Hello Friends,
Let me apologize for taking so long to get back with you! Since I last wrote, a bunch of things have taken place. First of all, my body decided to grow another lump. But this time it was on the right breast, and let me tell you, either I was ignorant to the pain with mastectomy #1 or I'm just a big baby!
I rolled out of surgery with a smooth flat scar and glaring white bandages. Thankfully, I was too numb to feel the two drain bulbs attached to my side working overtime to lesson the swelling. But after the anesthesia wore off, I begged for pain relief.
Since I was diagnosed early, (Stage 1) no chemo was needed. Great news, because I was not looking forward to losing my few hair sprigs, although the total body skin exfoliation would have been a plus. And, I could stand for a new fresh shade of skin. No painful tummy surges and burnt cells. But I did have muscle pain! It made me walk the floor, bought headaches, and pushed chemo brain overload. I couldn't remember half of what I needed to do, or where I was yesterday. I hurt in long forgotten places, and my mouth felt like I swallowed a sandy beach! I tell you.... If I wasn't allergic to morphine, they'd have to tape my hands to the pump!
Anyway, the treatment now consists of nasty tasting pain pills, antibiotics, and lots of blood work, reconstruction surgery and adjusting of my diet. You know, that's not easy to do. Two of three times an hour I can be found in the refrigerator, head deep in the painful reality that I can't eat 90% of what's in there. Sometimes I'm casing the kitchen cabinets wondering why all the food labels are telling me 'hell no'.

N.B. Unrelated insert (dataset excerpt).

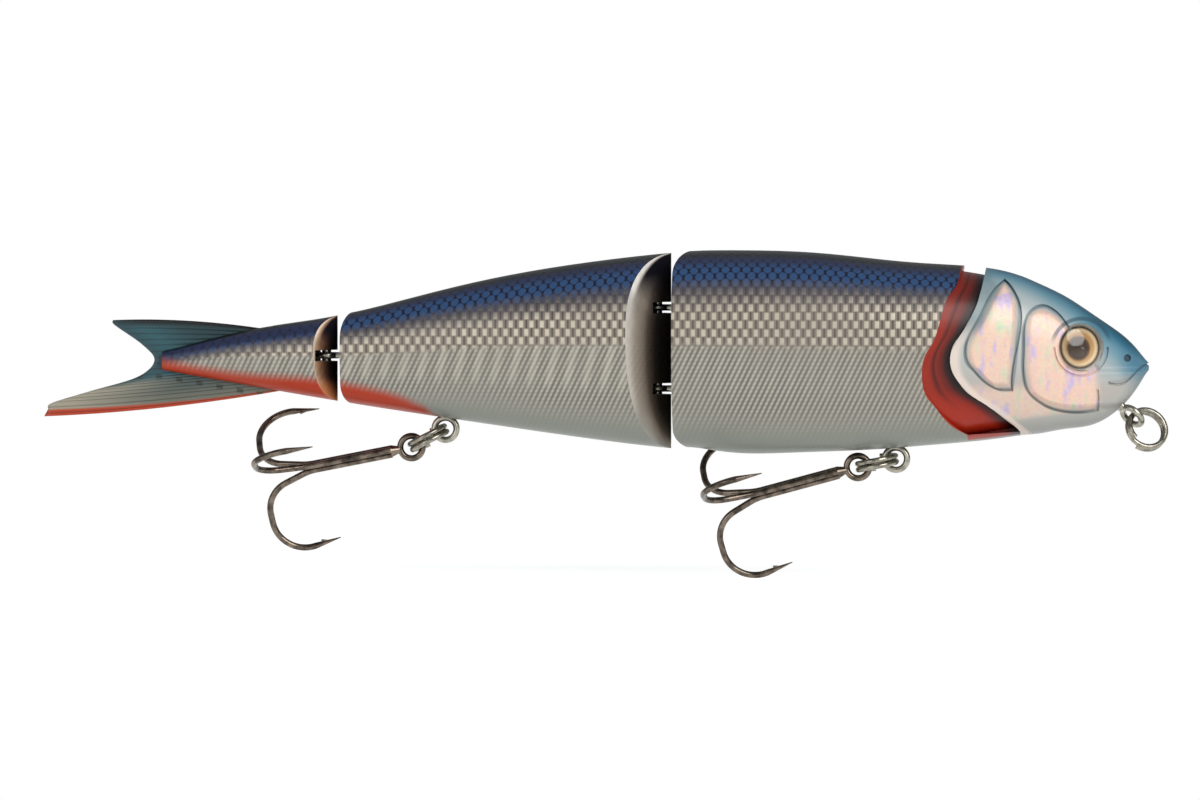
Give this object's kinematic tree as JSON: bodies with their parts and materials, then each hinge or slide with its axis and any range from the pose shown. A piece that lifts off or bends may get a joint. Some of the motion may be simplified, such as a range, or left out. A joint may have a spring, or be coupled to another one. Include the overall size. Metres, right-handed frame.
{
  "type": "jointed swimbait lure",
  "caption": "Jointed fish-shaped swimbait lure with hinged hollow bodies, a soft tail fin, a line ring and treble hooks on split rings.",
  "frame": {"origin": "tow point: the centre of the line ring at the chin", "axes": "+X to the head, +Z to the back, the halves of each body meet at Y = 0"},
  "size_m": [0.194, 0.0261, 0.0564],
  "materials": {
    "shell": "painted and clear-coated ABS",
    "iris_foil": "satin foil",
    "lens": "clear moulded acrylic",
    "eye_wire": "drawn stainless wire",
    "ring_wire": "nickel-plated spring wire",
    "hook_wire": "black nickel",
    "ballast": "plain",
    "fin": "soft translucent plastic"
  },
  "bodies": {
    "front": {"front_shell_left": "shell", "front_shell_right": "shell", "iris_left": "iris_foil", "iris_right": "iris_foil", "eye_lens_left": "lens", "eye_lens_right": "lens", "line_tie": "eye_wire", "front_hanger": "eye_wire", "front_ballast": "ballast", "hinge_eye_upper": "eye_wire", "hinge_eye_lower": "eye_wire"},
    "middle": {"middle_shell_left": "shell", "middle_shell_right": "shell", "main_hinge_pin": "eye_wire", "rear_hanger": "eye_wire", "middle_ballast": "ballast", "tail_hinge_eye": "eye_wire"},
    "tail": {"tail_shell_left": "shell", "tail_shell_right": "shell", "tail_hinge_pin": "eye_wire", "tail_fin": "fin"},
    "line_ring": {"line_ring": "ring_wire"},
    "front_ring": {"front_ring": "ring_wire"},
    "front_treble": {"front_treble": "hook_wire"},
    "rear_ring": {"rear_ring": "ring_wire"},
    "rear_treble": {"rear_treble": "hook_wire"}
  },
  "joints": [
    {"name": "main_hinge", "type": "hinge", "parent": "front", "child": "middle", "pos_m": [-0.0838, 0, 0.0131], "axis": [0, 0, 1], "range_deg": [-35, 35]},
    {"name": "tail_hinge", "type": "hinge", "parent": "middle", "child": "tail", "pos_m": [-0.1408, 0, 0.0123], "axis": [0, 0, 1], "range_deg": [-40, 40]},
    {"name": "line_ring_swing", "type": "hinge", "parent": "front", "child": "line_ring", "pos_m": [-0.00255, 0, 0.00214], "axis": [0.5329, 0.5592, 0.6351], "range_deg": [-70, 70]},
    {"name": "front_ring_swing", "type": "hinge", "parent": "front", "child": "front_ring", "pos_m": [-0.0429, 0, -0.00526], "axis": [0, -1, 0], "range_deg": [0, 80]},
    {"name": "front_treble_swing", "type": "hinge", "parent": "front_ring", "child": "front_treble", "pos_m": [-0.04942, 0, -0.00668], "axis": [0, -1, 0], "range_deg": [0, 60]},
    {"name": "rear_ring_swing", "type": "hinge", "parent": "middle", "child": "rear_ring", "pos_m": [-0.1203, 0, -0.0003], "axis": [0, -1, 0], "range_deg": [0, 80]},
    {"name": "rear_treble_swing", "type": "hinge", "parent": "rear_ring", "child": "rear_treble", "pos_m": [-0.12617, 0, -0.00346], "axis": [0, -1, 0], "range_deg": [0, 60]}
  ]
}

But I think I've made some progress. No more packaged process meat, like bologna. And fast food chicken is gone totally. I have changed my lettuce to romaine, cause it has more nutritional value. I eat more fish now, although an occasional McD Fish sandwich makes it pass my mental security block. Beef is at minimum, I just try to make it a week without it. I take lots of vitamins, careful not to mix them with my medications. I think I'm on track, but its too early to tell. I think I still look like puff wheat.
Second, I want to commend the changes in cancer research at the James Cancer Hospital. Once again, they saved my sorry ............! In my 14 year journey with them I have seen it grow from one building to massive glass and steel structures stretching all over the OSU campus. diVinci Robotics, MultiLens Cameras, personalized protocols, and clinical trials have become the proverbial language. Now, the nurses can tell you nearly as much as the doctors about your recovery status. My 20 Mule Team is now down to 10. The Senior researchers have long gone to prestigious medical facilities all over the world. And eager, bright faces have replaced them. My 'survivor ship' is a study to them. They, like my family teach me to be humble on my journey and not to take it for granted.
All in all, except for the fact of reconstructive surgery recovery time, I'm hanging in there. I look forward to bras that fit better, no more dented cups and floppy straps. And although I can never wear a bikini, I got my eye on a hot one-piece red swimsuit that screams... I'm a survivor!..one more time!